For parking, take the small lane between Bomnae and the Hasamdong shop next door; there is a free private lot behind the building.
It fills up often, so when it is full, many people park along the Yulha cafe-street roadside.
Enforcement tends to be relaxed on weekends, but weekdays can differ - leave a little buffer if you drive.
A couple of notes for travelers: cards are fine here, and almost every restaurant in Korea takes internationally issued cards, so you rarely need cash.
There is no tipping culture in Korea - you do not need to tip, and trying to can actually leave staff a bit flustered.
English is limited, but ordering is easy; the menu is short, and pointing at what you want works perfectly well.

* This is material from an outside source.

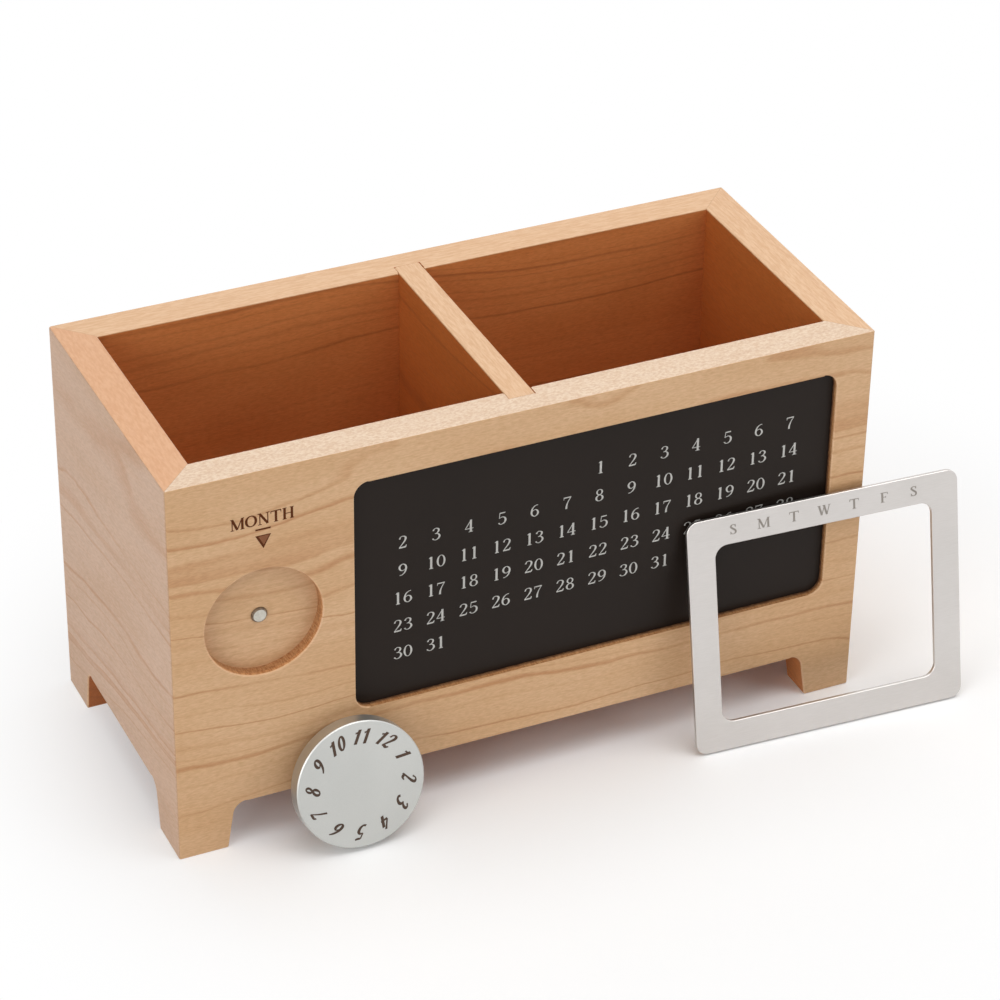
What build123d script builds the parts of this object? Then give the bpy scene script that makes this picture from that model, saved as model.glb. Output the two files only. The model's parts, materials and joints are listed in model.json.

One more practical tip: Google Maps walking and transit directions are unreliable in Korea, so use Naver Map or KakaoMap to find your way, and the KakaoT app if you need a taxi.

Prices are 10,000 won for the anchovy ssambap, 10,000 won for the snail perilla soup, and 9,000 won for the snail soup.
For under 10,000 won a head in today’s prices, it is an easy value pick.
For context, a portion ran around 6,000 won back in 2013, so the climb over the years has been gentle by comparison.
📍 View Bomnae Jangyu (봄내 장유본점) on Google Maps →
Final thoughts
Bomnae Jangyu is not flashy, but the fundamentals are solid.
Anchovy ssambap without the fishiness, a nutty soup to balance it, heaps of lettuce, and a generous hand - that is what keeps the line going.
The shoes-off seating is a small hassle, the room is loud, and parking can be tight on a bad day - all real trade-offs.
But it nails the dish it is known for, so if you are in Jangyu, Gimhae, it is worth standing in line once.
It is the kind of neighborhood mainstay you find yourself coming back to whenever anchovy ssambap crosses your mind.